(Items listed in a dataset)
»»
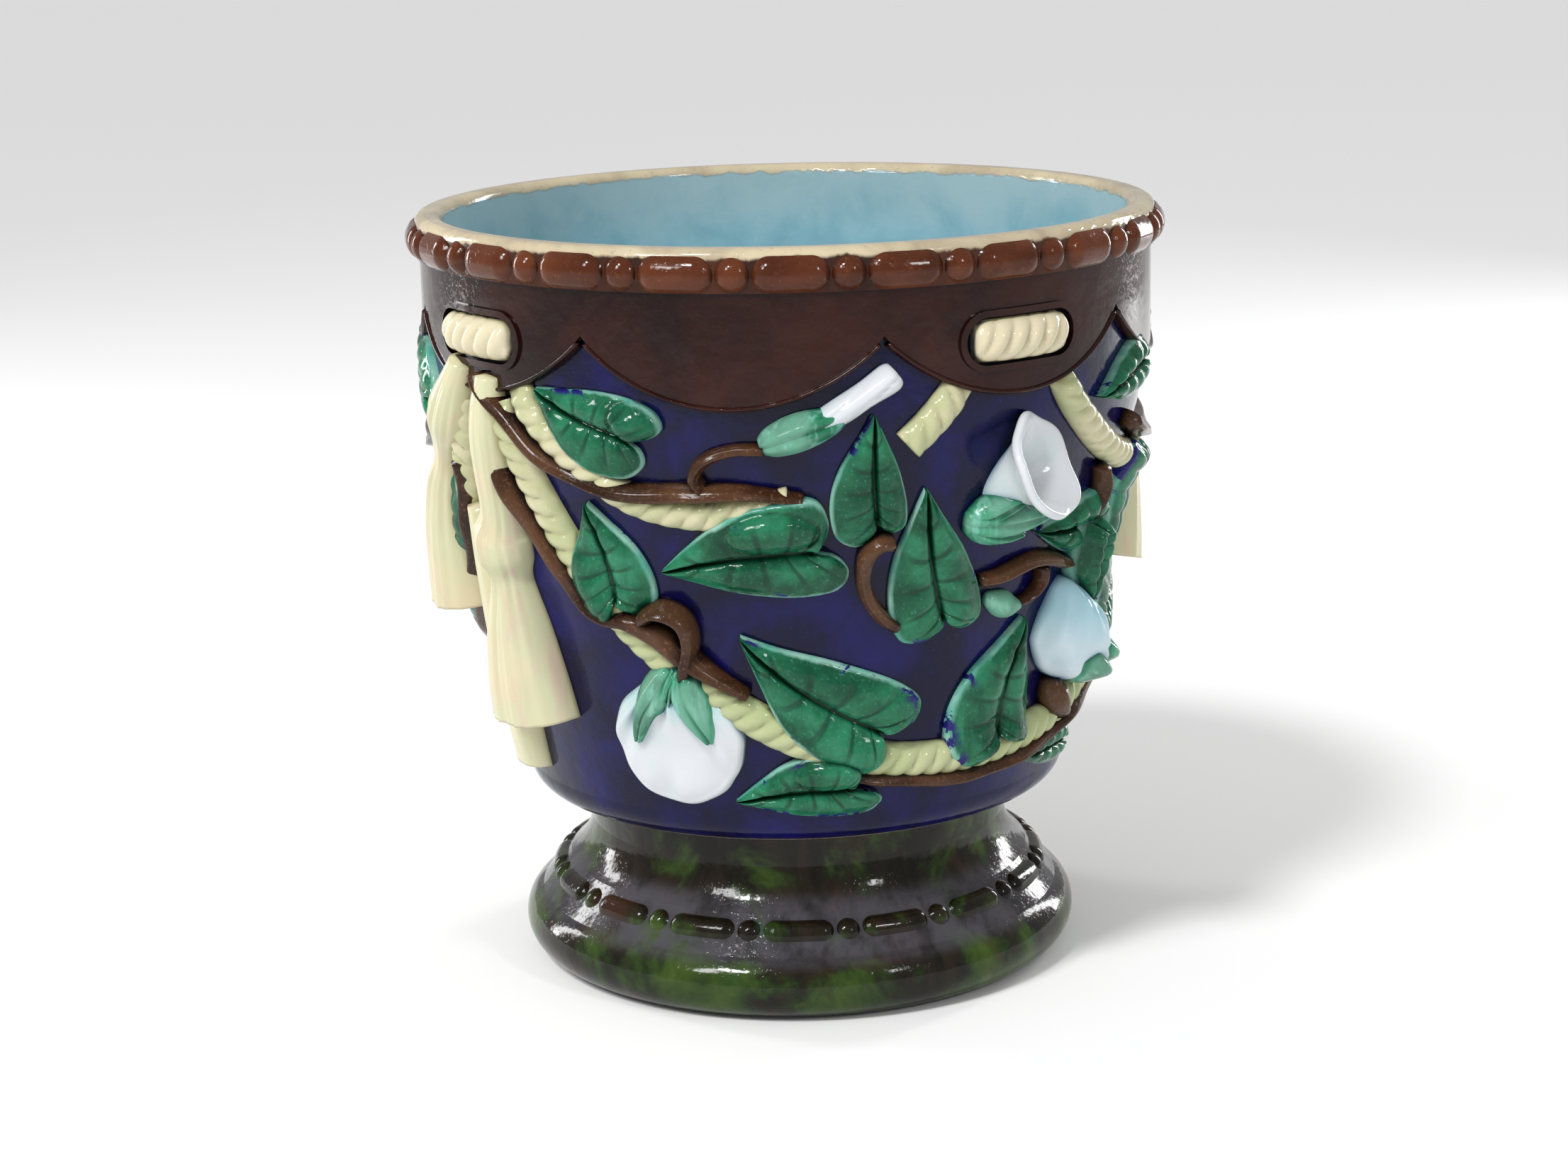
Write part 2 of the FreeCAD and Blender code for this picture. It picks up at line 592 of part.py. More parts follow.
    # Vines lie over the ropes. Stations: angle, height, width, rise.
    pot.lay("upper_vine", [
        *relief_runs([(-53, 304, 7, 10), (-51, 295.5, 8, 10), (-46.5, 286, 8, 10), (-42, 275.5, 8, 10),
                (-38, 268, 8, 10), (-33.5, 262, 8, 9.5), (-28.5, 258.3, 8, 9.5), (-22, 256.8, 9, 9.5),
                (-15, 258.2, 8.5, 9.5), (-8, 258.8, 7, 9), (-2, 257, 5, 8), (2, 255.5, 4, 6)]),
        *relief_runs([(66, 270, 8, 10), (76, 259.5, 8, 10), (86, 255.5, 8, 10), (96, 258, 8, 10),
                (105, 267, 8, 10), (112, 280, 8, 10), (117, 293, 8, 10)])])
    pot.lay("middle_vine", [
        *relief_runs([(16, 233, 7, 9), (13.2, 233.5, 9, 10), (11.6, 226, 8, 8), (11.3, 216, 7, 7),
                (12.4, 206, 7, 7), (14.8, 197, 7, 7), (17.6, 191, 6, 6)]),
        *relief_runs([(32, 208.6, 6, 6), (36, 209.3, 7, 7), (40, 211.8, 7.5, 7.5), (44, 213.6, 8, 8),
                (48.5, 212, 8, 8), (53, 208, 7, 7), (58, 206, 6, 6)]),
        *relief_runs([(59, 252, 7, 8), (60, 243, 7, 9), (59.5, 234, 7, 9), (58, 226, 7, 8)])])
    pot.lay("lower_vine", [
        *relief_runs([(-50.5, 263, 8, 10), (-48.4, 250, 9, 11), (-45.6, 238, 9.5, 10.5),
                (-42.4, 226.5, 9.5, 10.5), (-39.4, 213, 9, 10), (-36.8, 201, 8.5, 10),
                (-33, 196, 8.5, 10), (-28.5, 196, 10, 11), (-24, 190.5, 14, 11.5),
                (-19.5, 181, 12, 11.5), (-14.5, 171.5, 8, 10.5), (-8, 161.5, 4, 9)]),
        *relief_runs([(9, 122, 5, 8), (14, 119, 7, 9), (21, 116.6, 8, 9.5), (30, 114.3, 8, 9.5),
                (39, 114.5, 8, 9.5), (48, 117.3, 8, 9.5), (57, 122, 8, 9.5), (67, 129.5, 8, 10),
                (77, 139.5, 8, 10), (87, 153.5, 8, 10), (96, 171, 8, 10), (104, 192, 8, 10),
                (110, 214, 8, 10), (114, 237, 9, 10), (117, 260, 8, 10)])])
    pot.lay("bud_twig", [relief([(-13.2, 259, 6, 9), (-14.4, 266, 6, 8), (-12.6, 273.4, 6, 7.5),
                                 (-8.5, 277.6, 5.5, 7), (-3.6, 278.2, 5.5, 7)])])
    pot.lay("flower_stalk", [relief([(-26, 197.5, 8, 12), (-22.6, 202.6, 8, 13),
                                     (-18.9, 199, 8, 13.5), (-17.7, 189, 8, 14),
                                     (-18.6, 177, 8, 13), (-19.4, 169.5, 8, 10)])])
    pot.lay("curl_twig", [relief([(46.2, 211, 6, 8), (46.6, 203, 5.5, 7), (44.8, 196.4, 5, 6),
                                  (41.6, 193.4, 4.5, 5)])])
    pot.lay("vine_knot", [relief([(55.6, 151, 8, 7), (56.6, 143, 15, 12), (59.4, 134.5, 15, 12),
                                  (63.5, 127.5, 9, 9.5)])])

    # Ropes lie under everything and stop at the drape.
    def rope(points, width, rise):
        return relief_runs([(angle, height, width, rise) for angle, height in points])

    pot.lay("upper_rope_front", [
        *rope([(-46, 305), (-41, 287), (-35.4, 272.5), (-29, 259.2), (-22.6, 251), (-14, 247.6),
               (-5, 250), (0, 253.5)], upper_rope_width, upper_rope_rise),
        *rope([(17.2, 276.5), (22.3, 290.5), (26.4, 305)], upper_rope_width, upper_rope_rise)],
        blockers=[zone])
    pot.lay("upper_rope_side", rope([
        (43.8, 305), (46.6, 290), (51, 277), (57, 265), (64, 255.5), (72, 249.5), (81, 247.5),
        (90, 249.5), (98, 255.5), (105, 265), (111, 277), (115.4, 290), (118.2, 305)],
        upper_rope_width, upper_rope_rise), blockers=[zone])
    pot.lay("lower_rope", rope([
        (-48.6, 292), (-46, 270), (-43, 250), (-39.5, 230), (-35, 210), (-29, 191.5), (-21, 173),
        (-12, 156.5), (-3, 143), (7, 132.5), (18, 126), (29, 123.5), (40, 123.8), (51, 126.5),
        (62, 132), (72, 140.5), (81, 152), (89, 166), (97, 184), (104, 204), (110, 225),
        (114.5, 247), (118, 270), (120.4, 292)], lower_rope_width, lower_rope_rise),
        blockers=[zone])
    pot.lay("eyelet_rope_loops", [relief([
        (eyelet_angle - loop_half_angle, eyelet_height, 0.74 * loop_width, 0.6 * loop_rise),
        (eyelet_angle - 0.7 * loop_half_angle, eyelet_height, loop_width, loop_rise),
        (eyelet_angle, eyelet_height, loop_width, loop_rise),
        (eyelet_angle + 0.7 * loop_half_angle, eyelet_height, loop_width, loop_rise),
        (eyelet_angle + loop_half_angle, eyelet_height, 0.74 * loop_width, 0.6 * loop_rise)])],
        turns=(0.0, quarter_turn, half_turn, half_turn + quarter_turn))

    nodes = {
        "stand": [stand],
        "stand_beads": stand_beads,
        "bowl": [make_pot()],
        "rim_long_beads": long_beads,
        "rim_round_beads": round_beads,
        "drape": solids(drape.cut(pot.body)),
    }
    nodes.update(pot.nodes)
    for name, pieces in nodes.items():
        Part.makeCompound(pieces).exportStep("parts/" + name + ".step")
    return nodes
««
»»
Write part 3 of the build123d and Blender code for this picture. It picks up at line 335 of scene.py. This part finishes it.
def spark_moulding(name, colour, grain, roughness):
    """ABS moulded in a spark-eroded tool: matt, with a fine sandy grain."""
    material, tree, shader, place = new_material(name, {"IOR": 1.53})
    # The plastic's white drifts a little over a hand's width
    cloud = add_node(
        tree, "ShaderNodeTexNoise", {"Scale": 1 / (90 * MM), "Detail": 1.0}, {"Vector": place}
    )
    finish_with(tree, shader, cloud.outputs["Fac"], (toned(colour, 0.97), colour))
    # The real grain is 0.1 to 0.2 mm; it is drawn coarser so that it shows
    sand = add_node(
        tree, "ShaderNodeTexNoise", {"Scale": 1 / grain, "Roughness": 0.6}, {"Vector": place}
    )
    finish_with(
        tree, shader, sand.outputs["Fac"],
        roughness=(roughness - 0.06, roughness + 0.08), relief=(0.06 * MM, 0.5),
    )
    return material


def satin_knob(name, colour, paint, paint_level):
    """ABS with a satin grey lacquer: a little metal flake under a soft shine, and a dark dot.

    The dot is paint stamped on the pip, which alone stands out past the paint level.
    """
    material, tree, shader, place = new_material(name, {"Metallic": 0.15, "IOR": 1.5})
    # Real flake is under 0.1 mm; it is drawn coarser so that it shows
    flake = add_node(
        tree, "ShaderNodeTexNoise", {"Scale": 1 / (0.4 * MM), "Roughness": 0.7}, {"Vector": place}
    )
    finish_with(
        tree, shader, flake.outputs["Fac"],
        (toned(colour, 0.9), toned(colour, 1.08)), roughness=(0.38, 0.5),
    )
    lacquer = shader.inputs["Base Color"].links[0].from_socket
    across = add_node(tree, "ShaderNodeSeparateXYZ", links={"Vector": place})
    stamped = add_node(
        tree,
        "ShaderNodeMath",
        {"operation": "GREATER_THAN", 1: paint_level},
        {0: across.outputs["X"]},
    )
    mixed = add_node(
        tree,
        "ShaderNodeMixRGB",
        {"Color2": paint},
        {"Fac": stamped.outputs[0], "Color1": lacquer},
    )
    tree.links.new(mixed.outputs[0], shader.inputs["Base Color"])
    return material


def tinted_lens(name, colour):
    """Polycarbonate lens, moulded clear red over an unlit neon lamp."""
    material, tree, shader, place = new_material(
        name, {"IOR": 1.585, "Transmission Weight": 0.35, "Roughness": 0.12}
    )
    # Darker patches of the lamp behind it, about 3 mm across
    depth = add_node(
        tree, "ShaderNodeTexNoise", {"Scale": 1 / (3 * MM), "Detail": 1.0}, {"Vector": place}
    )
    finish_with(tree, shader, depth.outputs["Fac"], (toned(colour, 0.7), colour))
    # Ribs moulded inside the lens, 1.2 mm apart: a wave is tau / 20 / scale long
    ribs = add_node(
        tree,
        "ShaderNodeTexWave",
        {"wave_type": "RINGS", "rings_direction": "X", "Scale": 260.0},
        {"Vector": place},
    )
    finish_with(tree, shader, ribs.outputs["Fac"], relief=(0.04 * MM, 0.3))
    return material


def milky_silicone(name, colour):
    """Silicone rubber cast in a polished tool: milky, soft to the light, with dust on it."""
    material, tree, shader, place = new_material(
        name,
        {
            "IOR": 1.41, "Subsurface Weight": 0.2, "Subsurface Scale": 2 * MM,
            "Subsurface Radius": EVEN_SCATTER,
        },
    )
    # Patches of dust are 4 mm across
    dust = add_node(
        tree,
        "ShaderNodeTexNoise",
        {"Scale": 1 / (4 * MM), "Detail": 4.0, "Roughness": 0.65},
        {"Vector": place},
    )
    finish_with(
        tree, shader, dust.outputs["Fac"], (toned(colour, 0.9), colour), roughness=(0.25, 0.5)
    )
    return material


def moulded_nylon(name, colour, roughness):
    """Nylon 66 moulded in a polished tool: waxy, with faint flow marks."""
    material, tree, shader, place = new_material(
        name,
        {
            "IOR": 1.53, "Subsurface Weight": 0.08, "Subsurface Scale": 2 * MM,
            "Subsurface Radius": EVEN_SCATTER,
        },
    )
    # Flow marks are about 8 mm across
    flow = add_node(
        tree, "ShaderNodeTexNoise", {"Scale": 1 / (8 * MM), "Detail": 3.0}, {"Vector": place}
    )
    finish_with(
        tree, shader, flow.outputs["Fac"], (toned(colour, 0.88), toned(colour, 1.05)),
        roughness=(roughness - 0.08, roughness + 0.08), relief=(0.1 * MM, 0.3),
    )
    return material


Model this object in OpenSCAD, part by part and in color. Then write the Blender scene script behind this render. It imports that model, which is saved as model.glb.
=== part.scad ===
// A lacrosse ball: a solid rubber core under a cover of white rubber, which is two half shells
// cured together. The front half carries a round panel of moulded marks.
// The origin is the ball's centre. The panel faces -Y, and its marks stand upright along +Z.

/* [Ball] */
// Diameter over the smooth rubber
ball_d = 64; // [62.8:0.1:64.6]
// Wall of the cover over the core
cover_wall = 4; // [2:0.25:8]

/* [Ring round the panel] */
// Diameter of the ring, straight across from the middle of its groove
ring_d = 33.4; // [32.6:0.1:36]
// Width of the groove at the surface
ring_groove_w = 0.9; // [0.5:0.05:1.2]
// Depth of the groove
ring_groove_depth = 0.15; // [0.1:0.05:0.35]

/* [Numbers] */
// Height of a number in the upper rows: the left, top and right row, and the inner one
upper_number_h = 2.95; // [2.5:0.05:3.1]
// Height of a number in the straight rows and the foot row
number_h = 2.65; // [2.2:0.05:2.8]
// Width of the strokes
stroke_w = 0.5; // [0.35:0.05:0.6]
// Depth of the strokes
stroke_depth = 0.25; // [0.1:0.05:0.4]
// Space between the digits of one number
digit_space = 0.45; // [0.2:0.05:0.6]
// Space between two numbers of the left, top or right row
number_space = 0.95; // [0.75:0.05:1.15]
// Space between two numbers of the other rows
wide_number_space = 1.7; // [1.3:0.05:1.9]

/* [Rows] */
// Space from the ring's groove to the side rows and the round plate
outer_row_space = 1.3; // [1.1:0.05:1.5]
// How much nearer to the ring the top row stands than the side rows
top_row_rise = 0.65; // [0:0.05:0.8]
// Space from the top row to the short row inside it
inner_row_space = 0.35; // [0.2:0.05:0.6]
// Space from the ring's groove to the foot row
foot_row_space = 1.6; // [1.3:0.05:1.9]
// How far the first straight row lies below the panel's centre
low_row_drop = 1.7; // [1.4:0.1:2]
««
Your objective | Return every line of the preceding records in which the word "picture" appears.

The result |
Write part 2 of the FreeCAD and Blender code for this picture. It picks up at line 592 of part.py. More parts follow.
Write part 3 of the build123d and Blender code for this picture. It picks up at line 335 of scene.py. This part finishes it.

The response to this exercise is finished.